Other possible pertinent info:
Wort in fermenter: 5.1 gal
One package of yeast pitched, wort temp at the time was 75. I have stored the carboy at 68 and the current temp of wort is 69
OG:1.048
Step mash 118 for 15 min, 151 to 149 over the next hour
 
I'd give it at least 72hrs. Seems to be the recommended start panicking timeframe. If no activity by then is pitch another batch. If you're concerned with stressing it for banana flavor instead of waiting till yeast is past due you could only pitch half the pack that way you have stressed Healthy yeast to work with. That being said I think your batch will come out fine just slow starting out.
 
I had actually read that and it made me feel good, but I was worried because he had pitched an appropriate amount of yeast where I had used "expired" yeast without putting it through a starter phase. I appreciate the reply though.
 
It sounds like a really weird process. Yes you have stressed the yeast, underpitched and used yeast that was not fully viable. I am not surprised at all that you have no activity yet. The yeast are going to go through a phase of reproduction before they will start fermenting the beer. I would give this one the full 72 hour before deciding it isn't working.

With that old yeast I would have made a significant sized starter. Though that goes against your strange process of trying to stress the yeast.
 
To explain the thought process: I didn't want to change the fermentation temperature so I figured why not change the pitch rate? WL suggests using that strain at 1 pkg for a 5 gal batch in a 68-72 temp range to produce a beer with balanced clove/banana notes. They also suggest putting the yeast in a starter if it passes the best by date. I wanted to get more banana than clove so instead of increasing the temp I figured pitching an old yeast culture would create the same effect.
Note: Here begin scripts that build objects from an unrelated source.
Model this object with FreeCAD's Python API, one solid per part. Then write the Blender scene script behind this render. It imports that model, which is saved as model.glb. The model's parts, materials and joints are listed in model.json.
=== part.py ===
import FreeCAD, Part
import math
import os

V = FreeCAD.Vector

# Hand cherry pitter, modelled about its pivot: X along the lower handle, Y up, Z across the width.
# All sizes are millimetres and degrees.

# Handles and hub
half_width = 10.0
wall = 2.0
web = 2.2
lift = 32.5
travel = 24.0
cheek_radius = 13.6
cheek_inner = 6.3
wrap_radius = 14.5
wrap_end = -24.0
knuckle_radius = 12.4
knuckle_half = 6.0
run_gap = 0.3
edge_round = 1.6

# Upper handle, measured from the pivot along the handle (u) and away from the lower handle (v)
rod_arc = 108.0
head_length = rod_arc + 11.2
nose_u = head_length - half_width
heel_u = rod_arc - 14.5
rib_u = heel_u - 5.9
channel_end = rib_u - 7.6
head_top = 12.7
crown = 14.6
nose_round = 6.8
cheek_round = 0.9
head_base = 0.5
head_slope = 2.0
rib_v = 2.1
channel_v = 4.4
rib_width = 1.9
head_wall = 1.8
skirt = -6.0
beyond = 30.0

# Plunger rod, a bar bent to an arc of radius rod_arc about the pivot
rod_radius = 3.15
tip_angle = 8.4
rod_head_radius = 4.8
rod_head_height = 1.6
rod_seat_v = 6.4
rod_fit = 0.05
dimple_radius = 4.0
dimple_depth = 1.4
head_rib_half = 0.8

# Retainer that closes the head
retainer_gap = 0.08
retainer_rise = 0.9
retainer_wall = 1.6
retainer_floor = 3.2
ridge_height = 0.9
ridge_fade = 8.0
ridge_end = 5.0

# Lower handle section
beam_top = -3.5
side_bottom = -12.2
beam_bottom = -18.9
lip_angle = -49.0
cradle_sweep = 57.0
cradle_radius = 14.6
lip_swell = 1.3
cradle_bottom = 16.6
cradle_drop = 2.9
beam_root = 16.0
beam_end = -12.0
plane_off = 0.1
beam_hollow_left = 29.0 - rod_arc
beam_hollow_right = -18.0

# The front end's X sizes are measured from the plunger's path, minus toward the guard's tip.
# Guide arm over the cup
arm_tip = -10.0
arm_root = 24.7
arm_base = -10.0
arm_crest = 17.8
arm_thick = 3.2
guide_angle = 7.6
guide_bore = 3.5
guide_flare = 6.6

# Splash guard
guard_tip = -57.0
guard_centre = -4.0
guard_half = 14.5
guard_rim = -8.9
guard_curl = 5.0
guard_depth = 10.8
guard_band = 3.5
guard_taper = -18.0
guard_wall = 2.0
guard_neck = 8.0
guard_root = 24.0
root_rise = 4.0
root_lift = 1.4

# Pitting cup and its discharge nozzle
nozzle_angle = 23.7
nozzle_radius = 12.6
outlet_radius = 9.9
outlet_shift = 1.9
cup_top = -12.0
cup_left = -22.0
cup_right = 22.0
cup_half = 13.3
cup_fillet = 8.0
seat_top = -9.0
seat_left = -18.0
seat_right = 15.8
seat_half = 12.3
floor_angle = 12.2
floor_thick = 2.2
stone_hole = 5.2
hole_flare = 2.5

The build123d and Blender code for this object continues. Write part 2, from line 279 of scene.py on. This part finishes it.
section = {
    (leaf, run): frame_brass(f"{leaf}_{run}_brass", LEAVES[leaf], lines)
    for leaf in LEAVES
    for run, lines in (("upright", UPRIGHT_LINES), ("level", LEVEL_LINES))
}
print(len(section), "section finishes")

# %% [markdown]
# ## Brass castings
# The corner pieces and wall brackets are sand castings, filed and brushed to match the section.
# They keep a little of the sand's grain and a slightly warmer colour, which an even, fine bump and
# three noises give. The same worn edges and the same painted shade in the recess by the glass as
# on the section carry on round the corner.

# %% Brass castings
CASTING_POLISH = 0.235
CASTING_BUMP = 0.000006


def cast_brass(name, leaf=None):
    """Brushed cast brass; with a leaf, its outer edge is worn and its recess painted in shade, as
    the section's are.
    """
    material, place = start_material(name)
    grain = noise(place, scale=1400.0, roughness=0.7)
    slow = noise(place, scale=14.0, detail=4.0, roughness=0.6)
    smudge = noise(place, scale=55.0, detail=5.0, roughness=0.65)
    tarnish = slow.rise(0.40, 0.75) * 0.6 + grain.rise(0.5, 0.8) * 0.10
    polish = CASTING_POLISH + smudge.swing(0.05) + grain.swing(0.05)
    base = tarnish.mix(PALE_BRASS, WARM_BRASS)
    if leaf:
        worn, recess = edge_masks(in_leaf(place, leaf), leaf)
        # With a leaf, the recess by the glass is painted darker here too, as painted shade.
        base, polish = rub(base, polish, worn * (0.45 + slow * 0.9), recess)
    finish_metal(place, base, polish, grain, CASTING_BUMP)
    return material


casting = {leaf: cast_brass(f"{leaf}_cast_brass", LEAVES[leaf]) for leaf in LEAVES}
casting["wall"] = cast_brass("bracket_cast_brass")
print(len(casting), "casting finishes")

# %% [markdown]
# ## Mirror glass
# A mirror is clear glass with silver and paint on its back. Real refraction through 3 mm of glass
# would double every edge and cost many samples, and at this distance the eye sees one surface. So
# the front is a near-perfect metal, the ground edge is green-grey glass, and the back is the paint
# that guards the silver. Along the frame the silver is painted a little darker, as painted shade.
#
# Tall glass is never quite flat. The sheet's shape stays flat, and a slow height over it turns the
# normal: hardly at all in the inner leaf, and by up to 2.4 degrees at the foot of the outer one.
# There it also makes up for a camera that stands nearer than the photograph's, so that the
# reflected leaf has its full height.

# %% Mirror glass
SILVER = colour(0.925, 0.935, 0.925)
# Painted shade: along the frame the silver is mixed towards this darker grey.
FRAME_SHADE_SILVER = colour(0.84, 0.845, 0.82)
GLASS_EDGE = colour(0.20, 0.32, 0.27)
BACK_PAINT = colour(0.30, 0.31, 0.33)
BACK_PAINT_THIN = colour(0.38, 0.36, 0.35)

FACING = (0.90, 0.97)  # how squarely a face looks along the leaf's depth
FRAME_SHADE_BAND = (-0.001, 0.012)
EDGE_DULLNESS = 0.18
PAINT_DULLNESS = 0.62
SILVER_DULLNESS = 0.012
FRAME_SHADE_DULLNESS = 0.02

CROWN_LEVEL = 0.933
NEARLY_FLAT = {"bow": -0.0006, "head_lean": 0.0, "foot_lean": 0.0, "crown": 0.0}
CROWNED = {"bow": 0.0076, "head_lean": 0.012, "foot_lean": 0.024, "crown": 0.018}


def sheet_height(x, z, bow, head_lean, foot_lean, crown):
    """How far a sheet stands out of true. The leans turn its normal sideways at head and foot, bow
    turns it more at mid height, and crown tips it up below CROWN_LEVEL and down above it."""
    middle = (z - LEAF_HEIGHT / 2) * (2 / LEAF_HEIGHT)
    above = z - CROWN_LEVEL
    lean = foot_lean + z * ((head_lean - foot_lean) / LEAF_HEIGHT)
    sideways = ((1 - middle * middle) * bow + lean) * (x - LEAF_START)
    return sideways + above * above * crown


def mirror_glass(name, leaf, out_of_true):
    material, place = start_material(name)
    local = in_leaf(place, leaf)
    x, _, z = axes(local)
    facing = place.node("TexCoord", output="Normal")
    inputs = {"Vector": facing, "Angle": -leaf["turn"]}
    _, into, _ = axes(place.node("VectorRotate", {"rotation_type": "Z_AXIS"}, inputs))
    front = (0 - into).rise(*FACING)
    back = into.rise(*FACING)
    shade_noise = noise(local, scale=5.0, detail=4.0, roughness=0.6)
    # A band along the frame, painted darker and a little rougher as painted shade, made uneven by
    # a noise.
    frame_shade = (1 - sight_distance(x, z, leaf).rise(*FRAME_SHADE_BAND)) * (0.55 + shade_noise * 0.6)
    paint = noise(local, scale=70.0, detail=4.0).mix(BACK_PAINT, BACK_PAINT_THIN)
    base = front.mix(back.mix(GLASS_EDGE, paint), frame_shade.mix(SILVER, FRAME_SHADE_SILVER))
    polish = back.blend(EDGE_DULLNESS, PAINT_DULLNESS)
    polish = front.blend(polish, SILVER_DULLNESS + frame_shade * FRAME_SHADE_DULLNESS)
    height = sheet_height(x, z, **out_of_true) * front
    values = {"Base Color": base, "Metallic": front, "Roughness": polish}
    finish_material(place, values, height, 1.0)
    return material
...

I found some relevant threads, but nothing about this in particular and I figured somebody had tried it before. It sounds like I'll be ok so I'll just keep the thread updated as to the results.
 
My bet is you will have nice Krausen by Monday! if not before. The 72 hr rule is a good rule if you have nothing by then I would pitch again.:mug:
 
Just had a yeast start on day 5. Day two I had almost 2 inches of yeast. Warmed it up, shook it, re aerated it. Nothing until the morning of day 5. Perking along great now.